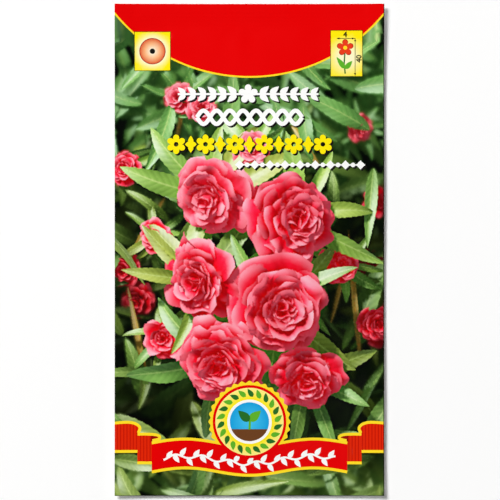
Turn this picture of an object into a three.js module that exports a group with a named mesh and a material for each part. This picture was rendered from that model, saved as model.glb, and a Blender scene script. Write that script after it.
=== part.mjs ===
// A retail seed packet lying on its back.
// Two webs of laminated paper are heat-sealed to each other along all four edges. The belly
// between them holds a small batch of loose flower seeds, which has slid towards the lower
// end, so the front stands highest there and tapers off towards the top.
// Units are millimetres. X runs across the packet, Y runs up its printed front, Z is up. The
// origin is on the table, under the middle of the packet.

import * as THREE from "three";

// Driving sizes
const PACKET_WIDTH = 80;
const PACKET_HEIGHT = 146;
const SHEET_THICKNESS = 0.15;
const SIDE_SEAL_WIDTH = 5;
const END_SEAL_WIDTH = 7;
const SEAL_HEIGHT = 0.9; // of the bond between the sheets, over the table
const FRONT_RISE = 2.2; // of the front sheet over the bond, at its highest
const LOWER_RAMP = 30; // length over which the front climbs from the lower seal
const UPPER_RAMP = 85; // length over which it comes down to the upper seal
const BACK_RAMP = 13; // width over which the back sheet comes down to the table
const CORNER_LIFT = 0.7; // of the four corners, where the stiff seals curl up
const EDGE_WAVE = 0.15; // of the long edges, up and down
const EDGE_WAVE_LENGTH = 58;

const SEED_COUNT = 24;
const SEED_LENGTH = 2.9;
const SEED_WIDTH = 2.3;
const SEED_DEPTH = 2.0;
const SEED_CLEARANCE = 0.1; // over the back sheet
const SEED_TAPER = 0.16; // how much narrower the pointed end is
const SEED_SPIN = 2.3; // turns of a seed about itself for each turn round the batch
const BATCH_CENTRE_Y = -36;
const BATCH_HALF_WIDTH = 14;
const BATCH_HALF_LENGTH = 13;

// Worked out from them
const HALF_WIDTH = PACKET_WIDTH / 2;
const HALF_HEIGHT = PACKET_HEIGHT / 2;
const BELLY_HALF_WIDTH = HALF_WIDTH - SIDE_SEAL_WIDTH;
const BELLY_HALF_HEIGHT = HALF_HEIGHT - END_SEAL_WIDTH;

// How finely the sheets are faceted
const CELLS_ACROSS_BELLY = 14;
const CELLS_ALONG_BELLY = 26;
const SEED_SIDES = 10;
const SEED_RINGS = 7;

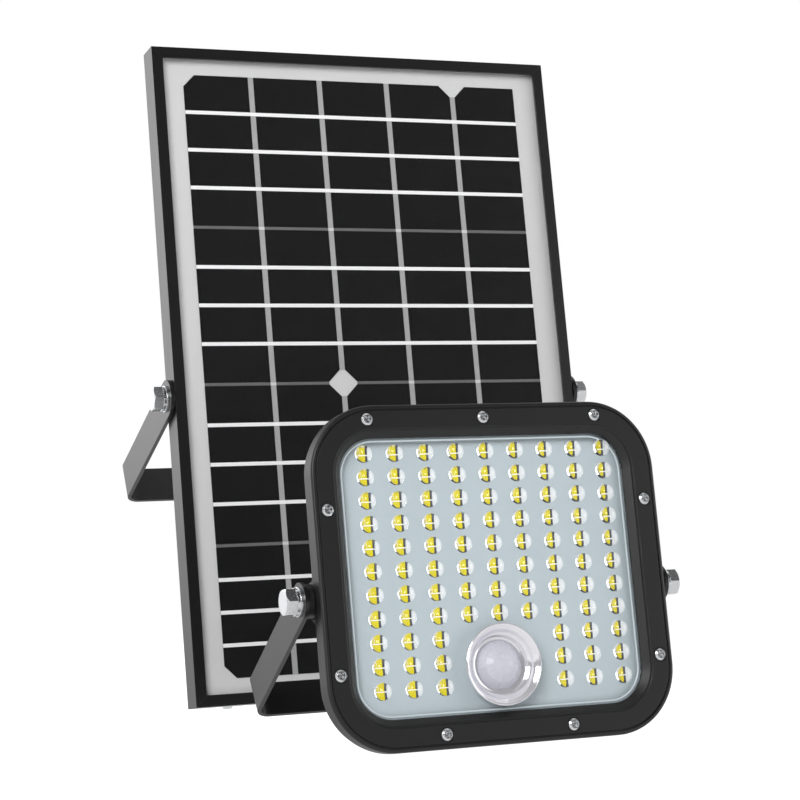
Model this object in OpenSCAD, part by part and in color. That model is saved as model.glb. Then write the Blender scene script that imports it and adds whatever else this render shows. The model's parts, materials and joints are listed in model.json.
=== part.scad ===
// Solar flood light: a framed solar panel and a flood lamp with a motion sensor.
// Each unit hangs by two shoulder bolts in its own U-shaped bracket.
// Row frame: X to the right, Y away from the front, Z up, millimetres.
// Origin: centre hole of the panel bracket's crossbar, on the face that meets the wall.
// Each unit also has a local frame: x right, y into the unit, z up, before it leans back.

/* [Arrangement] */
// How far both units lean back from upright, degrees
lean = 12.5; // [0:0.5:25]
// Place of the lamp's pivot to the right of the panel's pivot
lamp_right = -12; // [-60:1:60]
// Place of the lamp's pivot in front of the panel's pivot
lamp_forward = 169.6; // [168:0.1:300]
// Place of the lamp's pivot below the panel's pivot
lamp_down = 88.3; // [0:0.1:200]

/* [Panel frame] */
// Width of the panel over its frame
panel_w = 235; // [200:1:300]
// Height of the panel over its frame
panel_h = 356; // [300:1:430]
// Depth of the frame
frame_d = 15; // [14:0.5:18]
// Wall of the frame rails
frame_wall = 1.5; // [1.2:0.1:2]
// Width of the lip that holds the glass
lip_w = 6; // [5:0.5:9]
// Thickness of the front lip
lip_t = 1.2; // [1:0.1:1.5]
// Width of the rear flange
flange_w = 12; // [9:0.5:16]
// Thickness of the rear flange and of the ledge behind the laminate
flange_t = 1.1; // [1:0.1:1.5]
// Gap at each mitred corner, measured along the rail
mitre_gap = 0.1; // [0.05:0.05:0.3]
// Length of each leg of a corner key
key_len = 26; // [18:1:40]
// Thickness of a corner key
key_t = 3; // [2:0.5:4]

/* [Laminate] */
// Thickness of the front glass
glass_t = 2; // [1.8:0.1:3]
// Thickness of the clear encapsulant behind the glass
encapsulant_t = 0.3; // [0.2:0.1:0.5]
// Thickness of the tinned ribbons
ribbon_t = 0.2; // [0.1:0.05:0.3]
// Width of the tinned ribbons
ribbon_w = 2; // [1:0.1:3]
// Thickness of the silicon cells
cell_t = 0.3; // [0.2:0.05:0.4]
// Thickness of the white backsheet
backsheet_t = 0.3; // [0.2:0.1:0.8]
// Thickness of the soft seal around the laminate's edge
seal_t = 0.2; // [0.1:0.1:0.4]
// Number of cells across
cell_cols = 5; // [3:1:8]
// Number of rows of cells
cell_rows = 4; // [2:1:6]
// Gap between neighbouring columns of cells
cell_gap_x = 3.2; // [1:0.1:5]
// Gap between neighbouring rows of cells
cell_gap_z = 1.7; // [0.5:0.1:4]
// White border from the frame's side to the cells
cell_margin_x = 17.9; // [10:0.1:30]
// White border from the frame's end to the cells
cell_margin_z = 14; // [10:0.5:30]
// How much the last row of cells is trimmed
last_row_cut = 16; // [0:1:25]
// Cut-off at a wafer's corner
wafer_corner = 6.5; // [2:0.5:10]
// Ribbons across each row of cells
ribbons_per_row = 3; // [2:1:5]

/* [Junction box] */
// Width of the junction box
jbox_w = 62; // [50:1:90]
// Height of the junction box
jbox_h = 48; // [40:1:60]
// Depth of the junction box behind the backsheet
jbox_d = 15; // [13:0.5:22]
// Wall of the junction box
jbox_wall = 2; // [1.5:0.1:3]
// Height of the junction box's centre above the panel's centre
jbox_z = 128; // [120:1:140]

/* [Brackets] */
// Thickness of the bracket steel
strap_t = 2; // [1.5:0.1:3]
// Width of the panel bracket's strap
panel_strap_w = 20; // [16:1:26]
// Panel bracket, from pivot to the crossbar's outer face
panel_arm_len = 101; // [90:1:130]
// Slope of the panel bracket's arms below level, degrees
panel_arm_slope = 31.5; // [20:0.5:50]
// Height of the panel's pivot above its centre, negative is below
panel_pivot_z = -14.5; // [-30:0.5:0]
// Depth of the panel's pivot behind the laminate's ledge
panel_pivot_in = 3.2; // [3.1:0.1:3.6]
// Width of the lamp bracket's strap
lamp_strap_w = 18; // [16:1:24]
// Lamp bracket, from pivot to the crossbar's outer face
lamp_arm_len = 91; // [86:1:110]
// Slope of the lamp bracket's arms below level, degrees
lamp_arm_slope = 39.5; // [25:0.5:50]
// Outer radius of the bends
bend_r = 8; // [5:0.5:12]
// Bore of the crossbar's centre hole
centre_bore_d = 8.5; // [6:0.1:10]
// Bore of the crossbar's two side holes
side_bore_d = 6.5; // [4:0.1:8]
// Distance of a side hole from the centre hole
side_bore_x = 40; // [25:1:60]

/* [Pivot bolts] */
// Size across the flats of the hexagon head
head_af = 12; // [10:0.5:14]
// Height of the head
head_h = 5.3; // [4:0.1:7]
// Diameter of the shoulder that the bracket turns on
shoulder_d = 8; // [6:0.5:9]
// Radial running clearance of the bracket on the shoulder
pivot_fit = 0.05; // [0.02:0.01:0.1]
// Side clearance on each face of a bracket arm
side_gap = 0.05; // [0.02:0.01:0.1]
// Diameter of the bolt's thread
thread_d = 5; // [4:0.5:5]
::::
= TO DO =
Output every entry shown above, exactly.

= COMPLETED TASK =
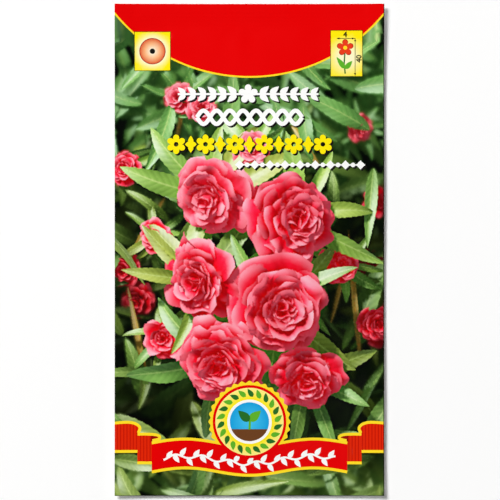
Turn this picture of an object into a three.js module that exports a group with a named mesh and a material for each part. This picture was rendered from that model, saved as model.glb, and a Blender scene script. Write that script after it.
=== part.mjs ===
// A retail seed packet lying on its back.
// Two webs of laminated paper are heat-sealed to each other along all four edges. The belly
// between them holds a small batch of loose flower seeds, which has slid towards the lower
// end, so the front stands highest there and tapers off towards the top.
// Units are millimetres. X runs across the packet, Y runs up its printed front, Z is up. The
// origin is on the table, under the middle of the packet.

import * as THREE from "three";

// Driving sizes
const PACKET_WIDTH = 80;
const PACKET_HEIGHT = 146;
const SHEET_THICKNESS = 0.15;
const SIDE_SEAL_WIDTH = 5;
const END_SEAL_WIDTH = 7;
const SEAL_HEIGHT = 0.9; // of the bond between the sheets, over the table
const FRONT_RISE = 2.2; // of the front sheet over the bond, at its highest
const LOWER_RAMP = 30; // length over which the front climbs from the lower seal
const UPPER_RAMP = 85; // length over which it comes down to the upper seal
const BACK_RAMP = 13; // width over which the back sheet comes down to the table
const CORNER_LIFT = 0.7; // of the four corners, where the stiff seals curl up
const EDGE_WAVE = 0.15; // of the long edges, up and down
const EDGE_WAVE_LENGTH = 58;

const SEED_COUNT = 24;
const SEED_LENGTH = 2.9;
const SEED_WIDTH = 2.3;
const SEED_DEPTH = 2.0;
const SEED_CLEARANCE = 0.1; // over the back sheet
const SEED_TAPER = 0.16; // how much narrower the pointed end is
const SEED_SPIN = 2.3; // turns of a seed about itself for each turn round the batch
const BATCH_CENTRE_Y = -36;
const BATCH_HALF_WIDTH = 14;
const BATCH_HALF_LENGTH = 13;

// Worked out from them
const HALF_WIDTH = PACKET_WIDTH / 2;
const HALF_HEIGHT = PACKET_HEIGHT / 2;
const BELLY_HALF_WIDTH = HALF_WIDTH - SIDE_SEAL_WIDTH;
const BELLY_HALF_HEIGHT = HALF_HEIGHT - END_SEAL_WIDTH;

// How finely the sheets are faceted
const CELLS_ACROSS_BELLY = 14;
const CELLS_ALONG_BELLY = 26;
const SEED_SIDES = 10;
const SEED_RINGS = 7;

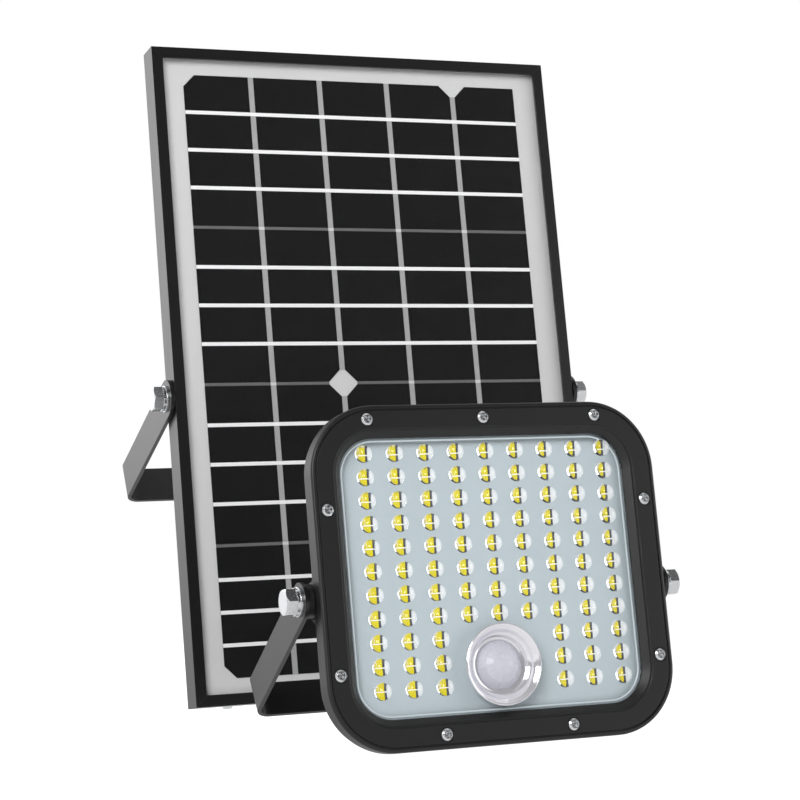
Model this object in OpenSCAD, part by part and in color. That model is saved as model.glb. Then write the Blender scene script that imports it and adds whatever else this render shows. The model's parts, materials and joints are listed in model.json.
=== part.scad ===
// Solar flood light: a framed solar panel and a flood lamp with a motion sensor.
// Each unit hangs by two shoulder bolts in its own U-shaped bracket.
// Row frame: X to the right, Y away from the front, Z up, millimetres.
// Origin: centre hole of the panel bracket's crossbar, on the face that meets the wall.
// Each unit also has a local frame: x right, y into the unit, z up, before it leans back.

/* [Arrangement] */
// How far both units lean back from upright, degrees
lean = 12.5; // [0:0.5:25]
// Place of the lamp's pivot to the right of the panel's pivot
lamp_right = -12; // [-60:1:60]
// Place of the lamp's pivot in front of the panel's pivot
lamp_forward = 169.6; // [168:0.1:300]
// Place of the lamp's pivot below the panel's pivot
lamp_down = 88.3; // [0:0.1:200]

/* [Panel frame] */
// Width of the panel over its frame
panel_w = 235; // [200:1:300]
// Height of the panel over its frame
panel_h = 356; // [300:1:430]
// Depth of the frame
frame_d = 15; // [14:0.5:18]
// Wall of the frame rails
frame_wall = 1.5; // [1.2:0.1:2]
// Width of the lip that holds the glass
lip_w = 6; // [5:0.5:9]
// Thickness of the front lip
lip_t = 1.2; // [1:0.1:1.5]
// Width of the rear flange
flange_w = 12; // [9:0.5:16]
// Thickness of the rear flange and of the ledge behind the laminate
flange_t = 1.1; // [1:0.1:1.5]
// Gap at each mitred corner, measured along the rail
mitre_gap = 0.1; // [0.05:0.05:0.3]
// Length of each leg of a corner key
key_len = 26; // [18:1:40]
// Thickness of a corner key
key_t = 3; // [2:0.5:4]

/* [Laminate] */
// Thickness of the front glass
glass_t = 2; // [1.8:0.1:3]
// Thickness of the clear encapsulant behind the glass
encapsulant_t = 0.3; // [0.2:0.1:0.5]
// Thickness of the tinned ribbons
ribbon_t = 0.2; // [0.1:0.05:0.3]
// Width of the tinned ribbons
ribbon_w = 2; // [1:0.1:3]
// Thickness of the silicon cells
cell_t = 0.3; // [0.2:0.05:0.4]
// Thickness of the white backsheet
backsheet_t = 0.3; // [0.2:0.1:0.8]
// Thickness of the soft seal around the laminate's edge
seal_t = 0.2; // [0.1:0.1:0.4]
// Number of cells across
cell_cols = 5; // [3:1:8]
// Number of rows of cells
cell_rows = 4; // [2:1:6]
// Gap between neighbouring columns of cells
cell_gap_x = 3.2; // [1:0.1:5]
// Gap between neighbouring rows of cells
cell_gap_z = 1.7; // [0.5:0.1:4]
// White border from the frame's side to the cells
cell_margin_x = 17.9; // [10:0.1:30]
// White border from the frame's end to the cells
cell_margin_z = 14; // [10:0.5:30]
// How much the last row of cells is trimmed
last_row_cut = 16; // [0:1:25]
// Cut-off at a wafer's corner
wafer_corner = 6.5; // [2:0.5:10]
// Ribbons across each row of cells
ribbons_per_row = 3; // [2:1:5]

/* [Junction box] */
// Width of the junction box
jbox_w = 62; // [50:1:90]
// Height of the junction box
jbox_h = 48; // [40:1:60]
// Depth of the junction box behind the backsheet
jbox_d = 15; // [13:0.5:22]
// Wall of the junction box
jbox_wall = 2; // [1.5:0.1:3]
// Height of the junction box's centre above the panel's centre
jbox_z = 128; // [120:1:140]

/* [Brackets] */
// Thickness of the bracket steel
strap_t = 2; // [1.5:0.1:3]
// Width of the panel bracket's strap
panel_strap_w = 20; // [16:1:26]
// Panel bracket, from pivot to the crossbar's outer face
panel_arm_len = 101; // [90:1:130]
// Slope of the panel bracket's arms below level, degrees
panel_arm_slope = 31.5; // [20:0.5:50]
// Height of the panel's pivot above its centre, negative is below
panel_pivot_z = -14.5; // [-30:0.5:0]
// Depth of the panel's pivot behind the laminate's ledge
panel_pivot_in = 3.2; // [3.1:0.1:3.6]
// Width of the lamp bracket's strap
lamp_strap_w = 18; // [16:1:24]
// Lamp bracket, from pivot to the crossbar's outer face
lamp_arm_len = 91; // [86:1:110]
// Slope of the lamp bracket's arms below level, degrees
lamp_arm_slope = 39.5; // [25:0.5:50]
// Outer radius of the bends
bend_r = 8; // [5:0.5:12]
// Bore of the crossbar's centre hole
centre_bore_d = 8.5; // [6:0.1:10]
// Bore of the crossbar's two side holes
side_bore_d = 6.5; // [4:0.1:8]
// Distance of a side hole from the centre hole
side_bore_x = 40; // [25:1:60]

/* [Pivot bolts] */
// Size across the flats of the hexagon head
head_af = 12; // [10:0.5:14]
// Height of the head
head_h = 5.3; // [4:0.1:7]
// Diameter of the shoulder that the bracket turns on
shoulder_d = 8; // [6:0.5:9]
// Radial running clearance of the bracket on the shoulder
pivot_fit = 0.05; // [0.02:0.01:0.1]
// Side clearance on each face of a bracket arm
side_gap = 0.05; // [0.02:0.01:0.1]
// Diameter of the bolt's thread
thread_d = 5; // [4:0.5:5]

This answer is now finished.